For more than an hour, Minister Wisdom craftily stayed away from the crux of Junkanoo issues contained in the report audited by the accounting firm Deloitte and Touche.

But once he cut to the heart of the matter, insisting that there was no wrongdoing on his part, emotions ran high – high enough for Free National Movement Member of Parliament Brent Symonett to retort that the opposition gave its permission for a communication on the Junkanoo report, not an emotional speech.

Mr. Symonette questioned whether Minister Wisdom was suggesting that the official opposition had made any accusations against the Wisdom’s family.
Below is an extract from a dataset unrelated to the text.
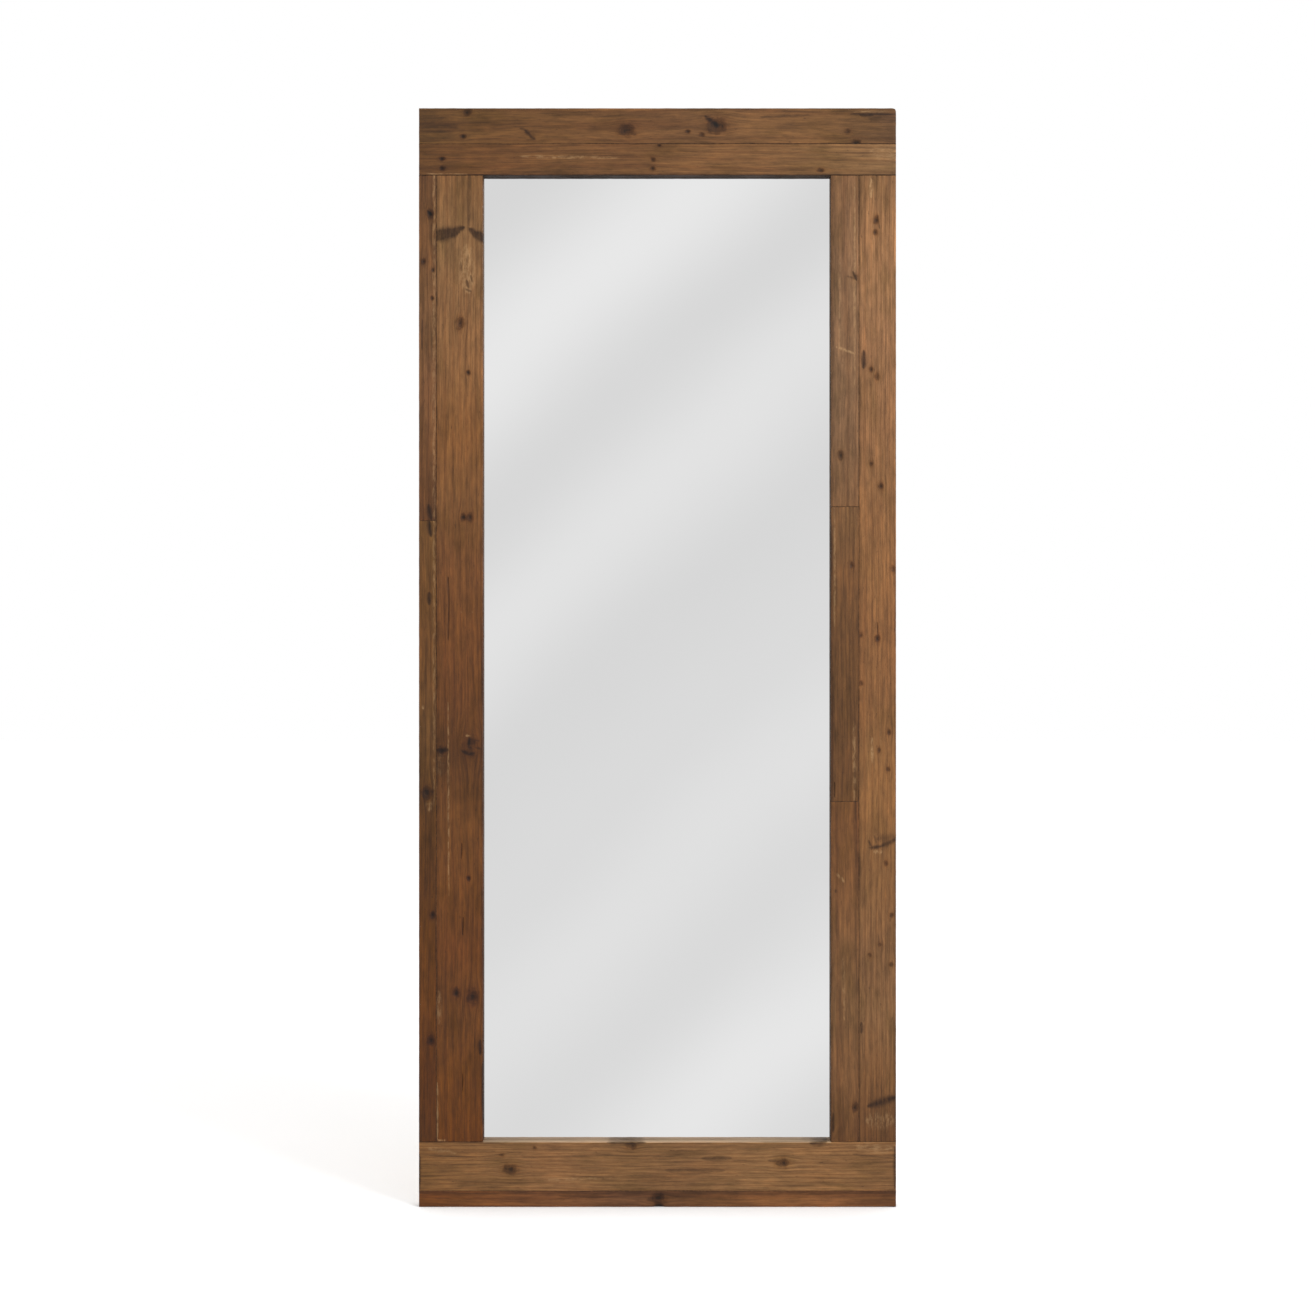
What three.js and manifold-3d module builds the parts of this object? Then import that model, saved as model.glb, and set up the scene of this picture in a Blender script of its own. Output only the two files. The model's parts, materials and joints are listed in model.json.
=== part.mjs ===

That’s when the minister, who is the M.P. for Delaporte, sat in his seat, sipped a glass of water and wiped his face. When he stood again, he focused his attention on some of the figures in the report that details $1.2 million in losses.

Minister Wisdom said if all of the Junkanoo seats were sold and if more money had been made from marketing and advertising efforts, then more revenue would have been made from the most recent Junkanoo season.

Ticket sales totalled $672,000, according to the report. Minister Wisdom had said he expected to gross $3 million from the five parades. Minister of Youth, Sports and Culture Neville Wisdom tabled the long awaited Junkanoo Report in the House of Assembly today. (Photo by Otis Forbes)

Trying to justify the loss, he asked rhetorically, “What price for culture? What price for Junkanoo?”

“Much has been said about the cost of national human development, much has been said about that,” Minister Wisdom said. “But I contend that we can build as many roads, put up as many street lights, attempt to resolve difficulties in the financial services sector and improve health care, but if you have a deteriorating society, a society where the rule of law is threatened, a society where descent law-abiding Bahamians have their existences affected to the point where they have to turn their homes into fortresses, then all is lost.

“However, we feel that all is not lost.”

He said that, “We have moved Junkanoo forward. In some cases experience will show that adjustments will have to be made for future parades. But in the short time of less than five months before the first parade, officers of my ministry and members of the National Junkanoo Committee had to dedicate numerous hours and worked beyond the call of duty to make these parades and activities happen.”

Minister Wisdom said his ministry is reviewing the most recent Junkanoo season, re-evaluating the price structure of tickets, the height of bleacher seating. He also said there are plans to establish a Junkanoo secretariat.

Mnister Wisdom added that there are also plans to establish a Junkanoo commission.